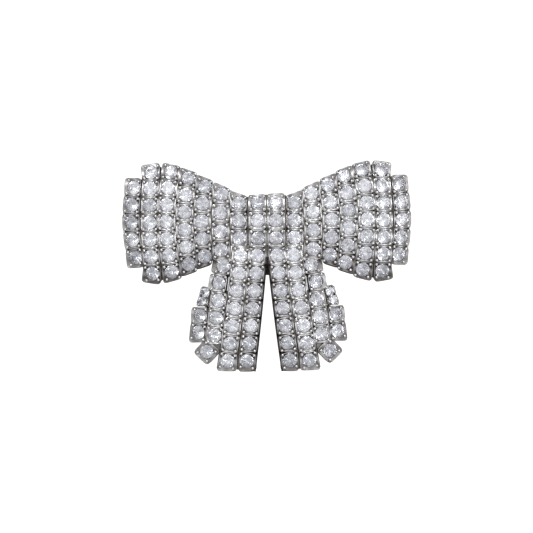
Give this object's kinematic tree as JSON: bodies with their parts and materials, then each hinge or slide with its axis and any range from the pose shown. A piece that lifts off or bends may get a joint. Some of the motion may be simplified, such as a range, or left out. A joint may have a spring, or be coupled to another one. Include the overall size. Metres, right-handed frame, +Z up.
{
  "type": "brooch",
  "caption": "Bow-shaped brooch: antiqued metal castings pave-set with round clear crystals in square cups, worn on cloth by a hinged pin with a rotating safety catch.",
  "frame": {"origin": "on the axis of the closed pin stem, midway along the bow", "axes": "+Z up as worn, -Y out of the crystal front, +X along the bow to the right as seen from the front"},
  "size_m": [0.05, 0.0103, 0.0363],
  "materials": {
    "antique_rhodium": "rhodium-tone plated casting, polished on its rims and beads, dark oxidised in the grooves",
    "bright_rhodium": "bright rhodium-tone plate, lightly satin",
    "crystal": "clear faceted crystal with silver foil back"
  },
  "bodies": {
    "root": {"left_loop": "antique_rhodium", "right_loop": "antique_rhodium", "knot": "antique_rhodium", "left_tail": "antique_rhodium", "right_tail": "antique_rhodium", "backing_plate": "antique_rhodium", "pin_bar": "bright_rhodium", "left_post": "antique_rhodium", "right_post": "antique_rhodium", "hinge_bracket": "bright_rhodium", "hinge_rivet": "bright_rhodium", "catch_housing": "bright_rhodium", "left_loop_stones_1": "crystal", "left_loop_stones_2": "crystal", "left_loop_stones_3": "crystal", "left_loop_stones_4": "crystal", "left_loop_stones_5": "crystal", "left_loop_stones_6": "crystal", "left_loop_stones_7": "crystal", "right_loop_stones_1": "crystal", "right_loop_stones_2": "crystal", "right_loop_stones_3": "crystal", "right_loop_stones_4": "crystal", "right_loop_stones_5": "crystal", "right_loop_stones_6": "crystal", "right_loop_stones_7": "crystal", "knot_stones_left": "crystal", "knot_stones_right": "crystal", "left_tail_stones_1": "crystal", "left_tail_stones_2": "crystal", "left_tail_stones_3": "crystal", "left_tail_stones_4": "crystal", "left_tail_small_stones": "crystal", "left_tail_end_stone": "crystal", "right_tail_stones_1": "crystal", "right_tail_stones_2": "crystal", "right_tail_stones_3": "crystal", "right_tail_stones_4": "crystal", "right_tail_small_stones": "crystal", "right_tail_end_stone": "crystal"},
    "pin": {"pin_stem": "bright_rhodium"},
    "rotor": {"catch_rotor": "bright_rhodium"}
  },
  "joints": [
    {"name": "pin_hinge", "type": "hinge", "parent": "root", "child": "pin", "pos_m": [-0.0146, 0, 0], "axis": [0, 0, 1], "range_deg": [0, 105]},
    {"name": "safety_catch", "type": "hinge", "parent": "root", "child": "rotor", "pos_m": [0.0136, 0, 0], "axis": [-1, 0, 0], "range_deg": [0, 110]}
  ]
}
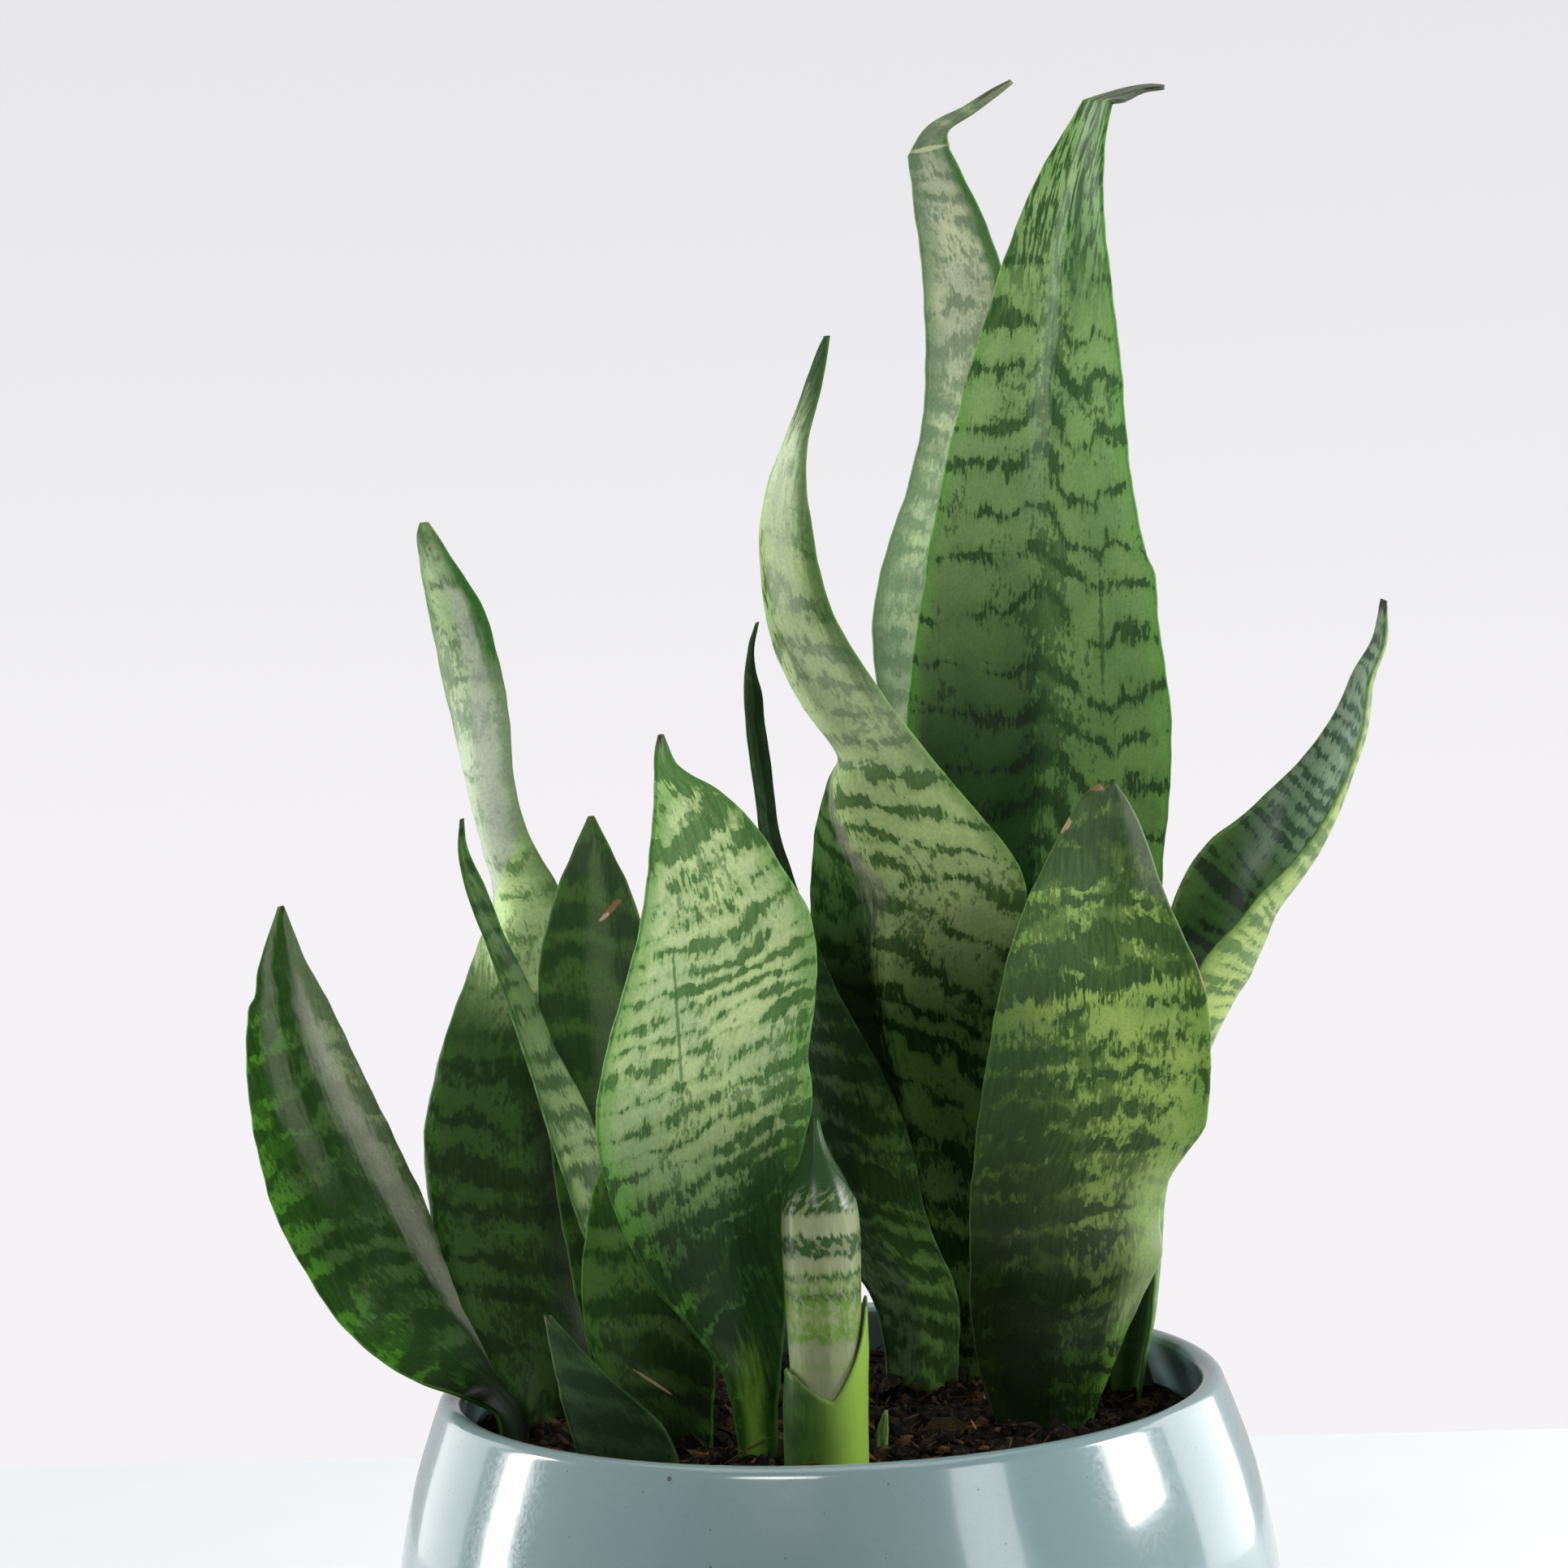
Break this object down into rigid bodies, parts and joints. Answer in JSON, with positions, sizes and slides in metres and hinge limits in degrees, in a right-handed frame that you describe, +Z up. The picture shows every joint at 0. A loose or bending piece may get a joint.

· · · · ·

Instruction
Find each line holding "parts". Copy it out.

Solution for this exercise
Give this object's kinematic tree as JSON: bodies with their parts and materials, then each hinge or slide with its axis and any range from the pose shown. A piece that lifts off or bends may get a joint. Some of the motion may be simplified, such as a range, or left out. A joint may have a spring, or be coupled to another one. Include the overall size. Metres, right-handed frame, +Z up.
Break this object down into rigid bodies, parts and joints. Answer in JSON, with positions, sizes and slides in metres and hinge limits in degrees, in a right-handed frame that you describe, +Z up. The picture shows every joint at 0. A loose or bending piece may get a joint.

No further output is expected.